FOREACH x GENERATE REPLACE(a,"char","\\char"), REPLACE(b,"char","\
\char"), REPLACE(c... etc

?
Johannes


Re: simple way to REPLACE on various columns

Posted by hc busy <hc...@gmail.com>.
yeah, that'd be really cool. The other way that we can say this, (to make
map reduce interface available in pig), is to allow FOREACH to be nested:


TRIMED_TABLE = FOREACH TABLE {

     stripped = FOREACH TABLE.SOME_BAG GENERATE String.Trim(value);

     GENERATE k1,k2,k3, stripped;

}

On Wed, Jun 16, 2010 at 12:08 PM, Dmitriy Ryaboy <dv...@gmail.com> wrote:

> We really need an APPLY function (really, it's map, but don't want to
> overload the terms), which would take a funcspec and apply it to every
> element in a tuple or bag. Then you could say
> FOREACH x GENERATE APPLY REPLACE(*, "char", "\\char") TO (a, b, c);
>
> That would be rad.
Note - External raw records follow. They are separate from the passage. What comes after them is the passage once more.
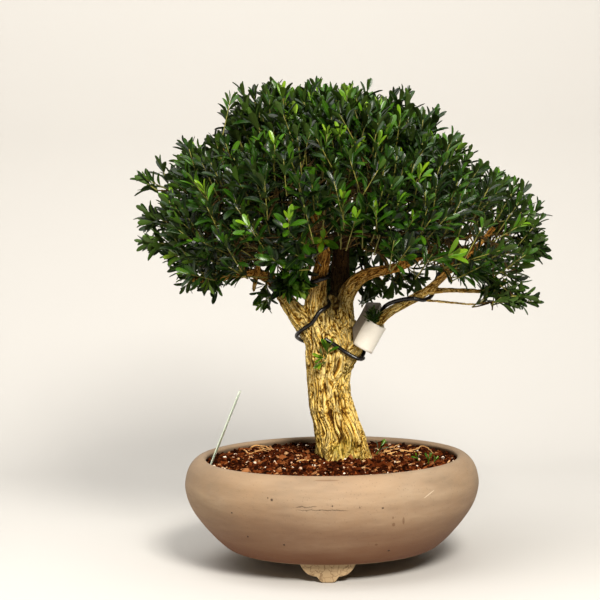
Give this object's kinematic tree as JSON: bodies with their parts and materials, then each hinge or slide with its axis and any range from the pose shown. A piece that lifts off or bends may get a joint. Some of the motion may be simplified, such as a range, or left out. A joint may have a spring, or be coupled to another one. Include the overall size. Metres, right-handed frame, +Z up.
{
  "type": "boxwood bonsai",
  "caption": "Boxwood bonsai with corky trunk and small glossy leaves in a round grey-brown stoneware pot on three scalloped feet, with training wire and a blank white tag",
  "frame": {"origin": "the middle of the footprint of the whole tree in its pot, on the table top", "axes": "+Z up from the pot's feet to the crown, +X to the right as seen from the front of the tree, +Y away from the viewer to its back"},
  "size_m": [0.4602, 0.3746, 0.5363],
  "materials": {
    "stoneware": "unglazed matte",
    "soil": "loose bark and grit",
    "bark": "rough furrowed bark",
    "leaf": "glossy leaf",
    "wire": "black satin",
    "strip": "plain white",
    "clear_plastic": "clear",
    "screen": "moulded mesh"
  },
  "bodies": {
    "root": {"pot": "stoneware", "drain_mesh": "screen", "mesh_clip": "wire", "soil": "soil", "trunk_and_limbs": "bark", "wire_left_stem": "wire", "wire_right_branch": "wire", "label_loop": "strip", "label_stake": "clear_plastic", "trunk_shoot": "leaf", "spray_apex": "leaf", "spray_upper_1": "leaf", "spray_upper_2": "leaf", "spray_upper_3": "leaf", "spray_upper_4": "leaf", "spray_upper_5": "leaf", "spray_middle_1": "leaf", "spray_middle_2": "leaf", "spray_middle_3": "leaf", "spray_middle_4": "leaf", "spray_middle_5": "leaf", "spray_middle_6": "leaf", "spray_middle_7": "leaf", "spray_middle_8": "leaf", "spray_middle_9": "leaf", "spray_lower_1": "leaf", "spray_lower_2": "leaf", "spray_lower_3": "leaf", "spray_lower_4": "leaf", "spray_lower_5": "leaf", "spray_lower_6": "leaf", "spray_lower_7": "leaf", "spray_lower_8": "leaf", "spray_lower_9": "leaf", "spray_lower_10": "leaf", "spray_low_right": "leaf"}
  },
  "joints": []
}
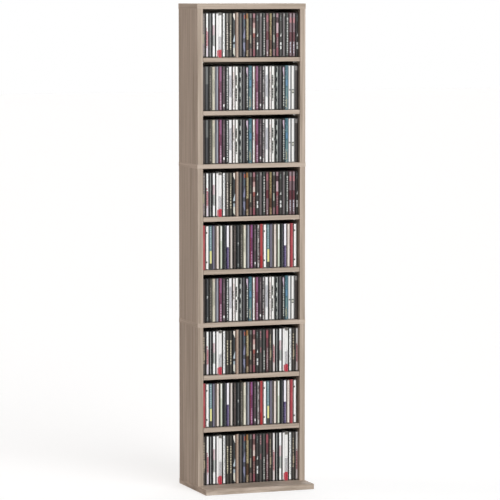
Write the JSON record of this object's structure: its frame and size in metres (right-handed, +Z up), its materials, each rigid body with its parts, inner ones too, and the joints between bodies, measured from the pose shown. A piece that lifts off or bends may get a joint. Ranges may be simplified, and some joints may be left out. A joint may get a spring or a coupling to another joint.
{
  "type": "disc storage tower",
  "caption": "Tall, narrow open tower of wood decor board with loose shelves on pins, full of thin disc cases standing in rows, on a base board that projects forward as a foot.",
  "frame": {"origin": "on the floor, under the middle of the tower's outline, base board and back panels included", "axes": "+Z up, +Y towards the back, so the open front and the foot face -Y; +X to the right, seen from the front"},
  "size_m": [0.322, 0.233, 1.3635],
  "materials": {
    "oak_decor_board": "satin",
    "back_hardboard": "matte",
    "zinc_casting": "satin",
    "plated_steel": "satin",
    "beech_dowel": "matte",
    "disc_case": "gloss",
    "printed_card": "satin"
  },
  "bodies": {
    "tower": {"top_board": "oak_decor_board", "middle_board_1": "oak_decor_board", "middle_board_2": "oak_decor_board", "base_board": "oak_decor_board", "side_left_1": "oak_decor_board", "side_left_2": "oak_decor_board", "side_left_3": "oak_decor_board", "side_right_1": "oak_decor_board", "side_right_2": "oak_decor_board", "side_right_3": "oak_decor_board", "back_panel_1": "back_hardboard", "back_panel_2": "back_hardboard", "back_panel_3": "back_hardboard", "back_nails": "plated_steel", "cam_housings": "zinc_casting", "cam_bolts": "plated_steel", "double_cam_bolts": "plated_steel", "dowels": "beech_dowel", "shelf_pins": "plated_steel", "row_3_cases": "disc_case", "row_6_cases": "disc_case", "row_9_cases": "disc_case"},
    "shelf_1_and_row": {"shelf_1": "oak_decor_board", "row_1_cases": "disc_case"},
    "shelf_2_and_row": {"shelf_2": "oak_decor_board", "row_2_cases": "disc_case"},
    "shelf_3_and_row": {"shelf_3": "oak_decor_board", "row_4_cases": "disc_case"},
    "shelf_4_and_row": {"shelf_4": "oak_decor_board", "row_5_cases": "disc_case"},
    "shelf_5_and_row": {"shelf_5": "oak_decor_board", "row_7_cases": "disc_case"},
    "shelf_6_and_row": {"shelf_6": "oak_decor_board", "row_8_cases": "disc_case"},
    "row_1_single_case": {"row_1_single_case": "disc_case"},
    "row_2_single_case": {"row_2_single_case": "disc_case"},
    "row_3_single_case": {"row_3_single_case": "disc_case"},
    "row_4_single_case": {"row_4_single_case": "disc_case"},
    "row_5_single_case": {"row_5_single_case": "disc_case"},
    "row_6_single_case": {"row_6_single_case": "disc_case"},
    "row_7_single_case": {"row_7_single_case": "disc_case"},
    "row_8_single_case": {"row_8_single_case": "disc_case"},
    "row_9_single_case": {"row_9_single_case": "disc_case"}
  },
  "joints": [
    {"name": "shelf_1_slide", "type": "slide", "parent": "tower", "child": "shelf_1_and_row", "axis": [0, -1, 0], "range_m": [0, 0.165]},
    {"name": "shelf_2_slide", "type": "slide", "parent": "tower", "child": "shelf_2_and_row", "axis": [0, -1, 0], "range_m": [0, 0.165]},
    {"name": "shelf_3_slide", "type": "slide", "parent": "tower", "child": "shelf_3_and_row", "axis": [0, -1, 0], "range_m": [0, 0.165]},
    {"name": "shelf_4_slide", "type": "slide", "parent": "tower", "child": "shelf_4_and_row", "axis": [0, -1, 0], "range_m": [0, 0.165]},
    {"name": "shelf_5_slide", "type": "slide", "parent": "tower", "child": "shelf_5_and_row", "axis": [0, -1, 0], "range_m": [0, 0.165]},
    {"name": "shelf_6_slide", "type": "slide", "parent": "tower", "child": "shelf_6_and_row", "axis": [0, -1, 0], "range_m": [0, 0.165]},
    {"name": "row_1_case_pull", "type": "slide", "parent": "shelf_1_and_row", "child": "row_1_single_case", "axis": [0, -1, 0], "range_m": [0, 0.16]},
    {"name": "row_2_case_pull", "type": "slide", "parent": "shelf_2_and_row", "child": "row_2_single_case", "axis": [0, -1, 0], "range_m": [0, 0.16]},
    {"name": "row_3_case_pull", "type": "slide", "parent": "tower", "child": "row_3_single_case", "axis": [0, -1, 0], "range_m": [0, 0.16]},
    {"name": "row_4_case_pull", "type": "slide", "parent": "shelf_3_and_row", "child": "row_4_single_case", "axis": [0, -1, 0], "range_m": [0, 0.16]},
    {"name": "row_5_case_pull", "type": "slide", "parent": "shelf_4_and_row", "child": "row_5_single_case", "axis": [0, -1, 0], "range_m": [0, 0.16]},
    {"name": "row_6_case_pull", "type": "slide", "parent": "tower", "child": "row_6_single_case", "axis": [0, -1, 0], "range_m": [0, 0.16]},
    {"name": "row_7_case_pull", "type": "slide", "parent": "shelf_5_and_row", "child": "row_7_single_case", "axis": [0, -1, 0], "range_m": [0, 0.16]},
    {"name": "row_8_case_pull", "type": "slide", "parent": "shelf_6_and_row", "child": "row_8_single_case", "axis": [0, -1, 0], "range_m": [0, 0.16]},
    {"name": "row_9_case_pull", "type": "slide", "parent": "tower", "child": "row_9_single_case", "axis": [0, -1, 0], "range_m": [0, 0.16]}
  ]
}
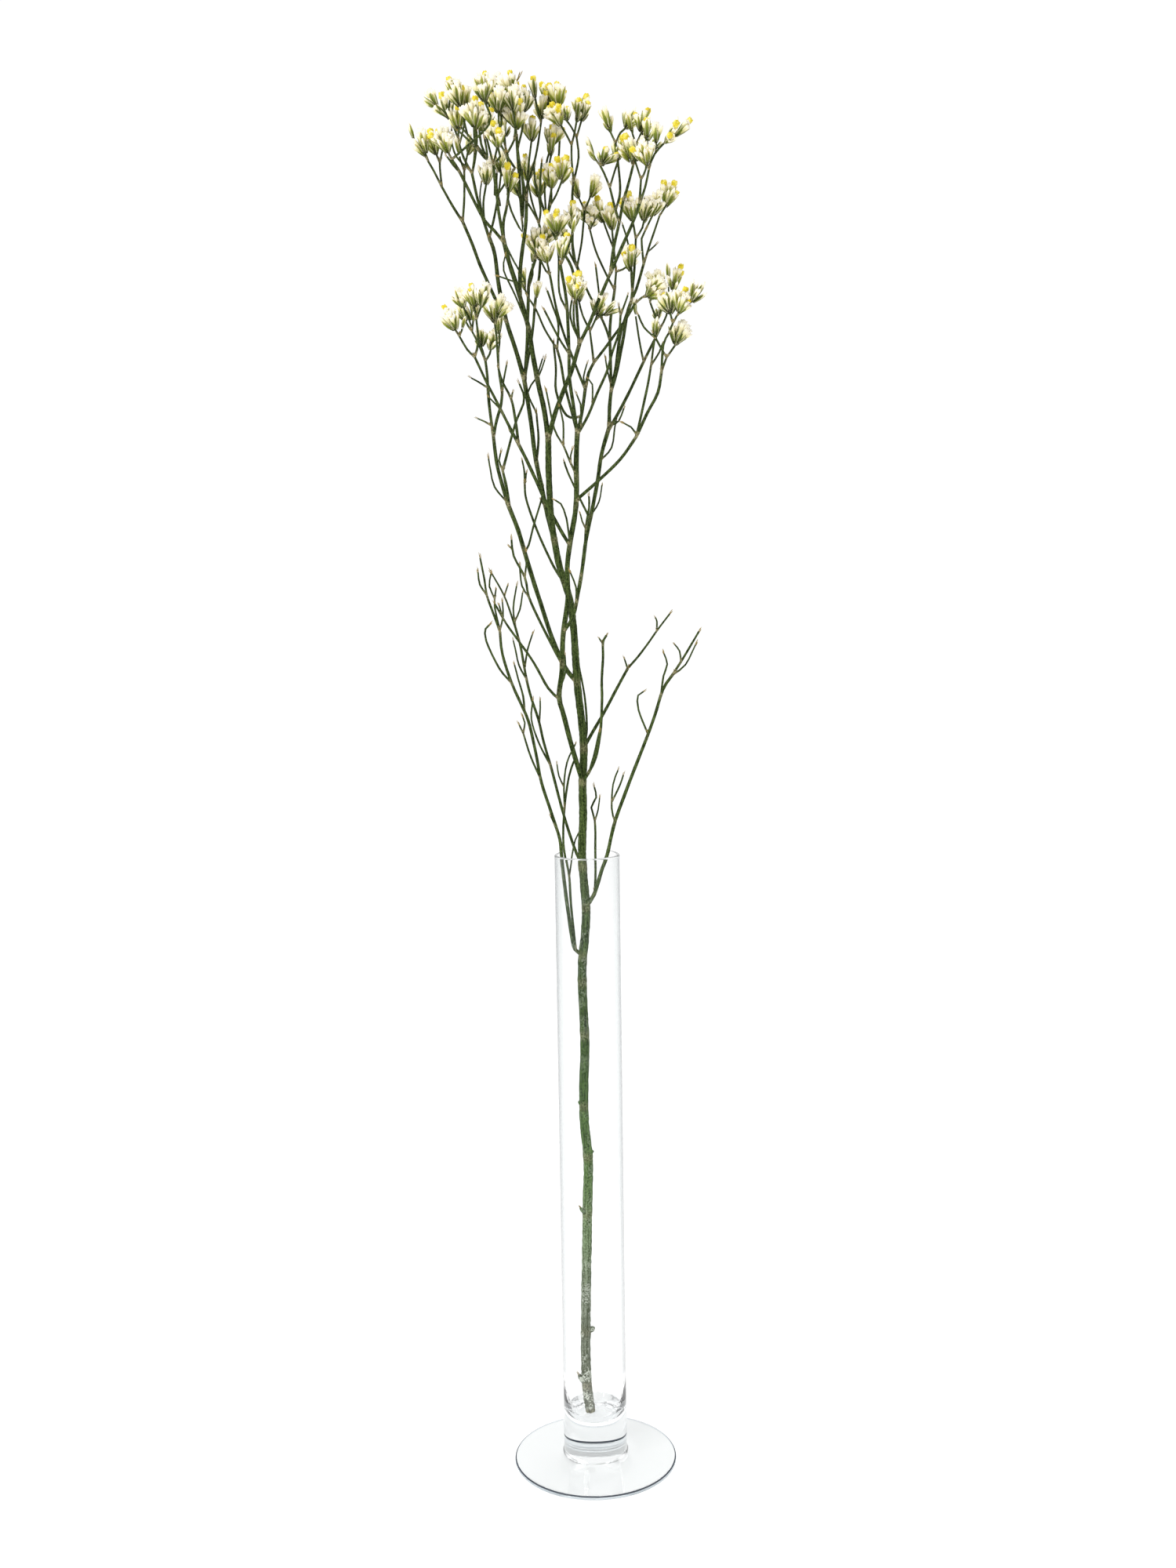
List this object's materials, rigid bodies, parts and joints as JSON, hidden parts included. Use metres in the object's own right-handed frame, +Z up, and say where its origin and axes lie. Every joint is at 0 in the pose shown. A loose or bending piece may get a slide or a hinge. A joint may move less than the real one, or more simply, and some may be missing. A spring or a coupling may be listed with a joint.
{
  "type": "dried statice in a glass vase",
  "caption": "Tall slim clear glass cylinder vase on a round disc foot, holding a single tall cut branch of dried statice with cream papery flower heads.",
  "frame": {"origin": "centre of the underside of the vase foot", "axes": "+Z up the vase axis, -Y towards the front, +X to the right seen from the front"},
  "size_m": [0.1626, 0.127, 0.8348],
  "materials": {
    "glass": "clear polished soda-lime glass",
    "statice_stem": null,
    "statice_flower": null
  },
  "bodies": {
    "root": {"vase_foot": "glass", "vase_tube": "glass", "main_stem": "statice_stem", "twig_left_low": "statice_stem", "twig_left_mid": "statice_stem", "twig_right_low": "statice_stem", "second_stem": "statice_stem", "left_arm": "statice_stem", "left_low_spray_heads_1": "statice_flower", "left_cross": "statice_stem", "left_cross_heads_1": "statice_flower", "left_cross_heads_2": "statice_flower", "back_left_stem": "statice_stem", "far_left_spray": "statice_stem", "far_left_spray_heads_1": "statice_flower", "top_left_spray_heads_1": "statice_flower", "top_left_spray_heads_2": "statice_flower", "crown_left": "statice_stem", "crown_left_outer_heads_1": "statice_flower", "crown_left_outer_heads_2": "statice_flower", "crown_left_mid_heads_1": "statice_flower", "crown_centre_heads_1": "statice_flower", "crown_centre_heads_2": "statice_flower", "crown_centre_heads_3": "statice_flower", "crown_centre_heads_4": "statice_flower", "mid_left_spray_heads_1": "statice_flower", "mid_left_spray_heads_2": "statice_flower", "mid_left_spray_heads_3": "statice_flower", "crown_right": "statice_stem", "crown_right_heads_1": "statice_flower", "crown_right_back_heads_1": "statice_flower", "top_right_left_heads_1": "statice_flower", "top_right_left_heads_2": "statice_flower", "top_right_mid_heads_1": "statice_flower", "top_right_outer_heads_1": "statice_flower", "centre_left_spray_heads_1": "statice_flower", "centre_left_spray_heads_2": "statice_flower", "centre_spray": "statice_stem", "centre_spray_heads_1": "statice_flower", "centre_spray_heads_2": "statice_flower", "centre_spray_heads_3": "statice_flower", "right_arch": "statice_stem", "right_arch_heads_1": "statice_flower", "right_arch_heads_2": "statice_flower", "right_stem": "statice_stem", "right_high_spray_heads_1": "statice_flower", "right_high_spray_heads_2": "statice_flower", "right_upper_spray_heads_1": "statice_flower", "right_outer_spray_heads_1": "statice_flower", "right_outer_spray_heads_2": "statice_flower", "right_low_spray": "statice_stem", "right_low_spray_heads_1": "statice_flower", "left_twig_stems": "statice_stem", "left_twig_stems_heads_1": "statice_flower", "left_twig_stems_heads_2": "statice_flower", "tall_stem_heads_1": "statice_flower", "tall_stem_heads_2": "statice_flower"}
  },
  "joints": []
}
Especially useful when dealing with the bags produced by
> grouping things and projections on such bags.
>
> -D
>
> On Wed, Jun 16, 2010 at 6:10 AM, jr <johannes.russek@io-consulting.net
> >wrote:
>
> > Hello Everybody,
> > I'm looking for a way to run REPLACE on multiple columns in a dataset to
> > escape some characters that would confuse loading after processing in
> > pig.
> > Is there an easy way to do that without having to do
> >
> > FOREACH x GENERATE REPLACE(a,"char","\\char"), REPLACE(b,"char","\
> > \char"), REPLACE(c... etc
> >
> > ?
> > Johannes
> >
> >
>

Re: simple way to REPLACE on various columns

Posted by Dmitriy Ryaboy <dv...@gmail.com>.
We really need an APPLY function (really, it's map, but don't want to
overload the terms), which would take a funcspec and apply it to every
element in a tuple or bag. Then you could say
FOREACH x GENERATE APPLY REPLACE(*, "char", "\\char") TO (a, b, c);

That would be rad. Especially useful when dealing with the bags produced by
grouping things and projections on such bags.

-D

On Wed, Jun 16, 2010 at 6:10 AM, jr <jo...@io-consulting.net>wrote:

> Hello Everybody,
> I'm looking for a way to run REPLACE on multiple columns in a dataset to
> escape some characters that would confuse loading after processing in
> pig.
> Is there an easy way to do that without having to do
>
> FOREACH x GENERATE REPLACE(a,"char","\\char"), REPLACE(b,"char","\
> \char"), REPLACE(c... etc
>
> ?
> Johannes
>
>